Want to Hear Halfland?
Morning in 1/2L Spring: My mock-up of a sample opening sequence frame
from the film with new (faux in this case) fresnel lens distortion and blur effects.
It's all happening very quickly now. Realizations that were hazy fragments are stunningly clear as pieces of sharp glass lens.
The Notes from Halfland coming to my unconscious mind with sudden clarity:
There would be no man-made musical instruments used in the soundtrack. (unlike what I had thought all these years) I had been envisioning a storybook, perhaps medieval, kind of folk soundtrack for this film, and had even gathered a few samples. I was about to approach a composer friend to license the use of something of his I'd heard that fit the bill, etc. But there was an awareness gathering in the knowing depths of not knowing that Halfland takes place before any instruments have been made or used. Or in a parallel place where instruments weren't made, more likely.

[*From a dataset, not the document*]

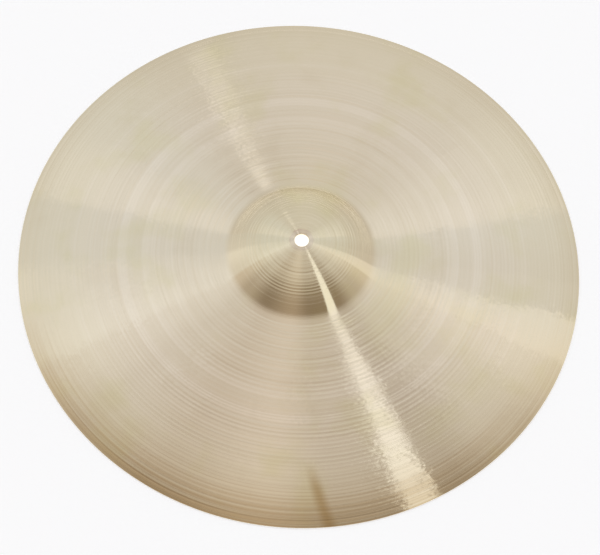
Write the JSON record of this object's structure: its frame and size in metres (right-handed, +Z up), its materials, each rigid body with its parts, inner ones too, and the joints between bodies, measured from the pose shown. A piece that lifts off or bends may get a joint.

I was slowly catching on, hearing, or noticing, sounds in videos that piqued my interest for use in Halfland without understanding what I was responding to. I wrote on the chalkboard to use human voice, metallic glimmers and shimmers, strums and stings, and ambient sound effects like rubs on balloons, crunches, claps, or scrapes.
I knew for years the soundtrack would be more of a "soundscape" with multiple stacks or layers of specific symbolic sounds that emphasized the storytelling, especially since there would be no dialog in it. I wrote here that there would be the sound of breaking glass and a baby crying when the dark Tarn entered the story.
I watch a lot of YouTube. I mean a lot. Gardening videos to educate me for food growing, stand up comedy to laugh, Tiny House tours, Black and white movies from the '30s and '40s for film education, etc. Inexplicably, I also kept watching horrible true crime murder videos, telling myself it was head-tweaking and that I should stop. But I kept pressing play on them because their soundtrack was acting on me like catnip. True Crime genre video documentary shows usually have these "tonal drones" running as they are laying out the truly horrific details of the cases. And even though the subject of the videos was making me afraid to ever leave the house again, the droning "tension" sounds were calming me and really interesting.
So now I know why. Just an hour or two ago, Paul showed me a cool new website for generating sound. I knew this was what I had been waiting for within 5 seconds. I have been sitting here reading how to use the amazing site and experimenting to see if it would work for Halfland and it was like the movie's hand fitting inside this sound track's glove. Perfect. Perfect. Perfect. Yes.
From the "Brainwaves" section there I learned about the origins of *Solfeggio Tones and their healing effects. I added one to my experimental opening sequence stack. And it did everything I had hoped.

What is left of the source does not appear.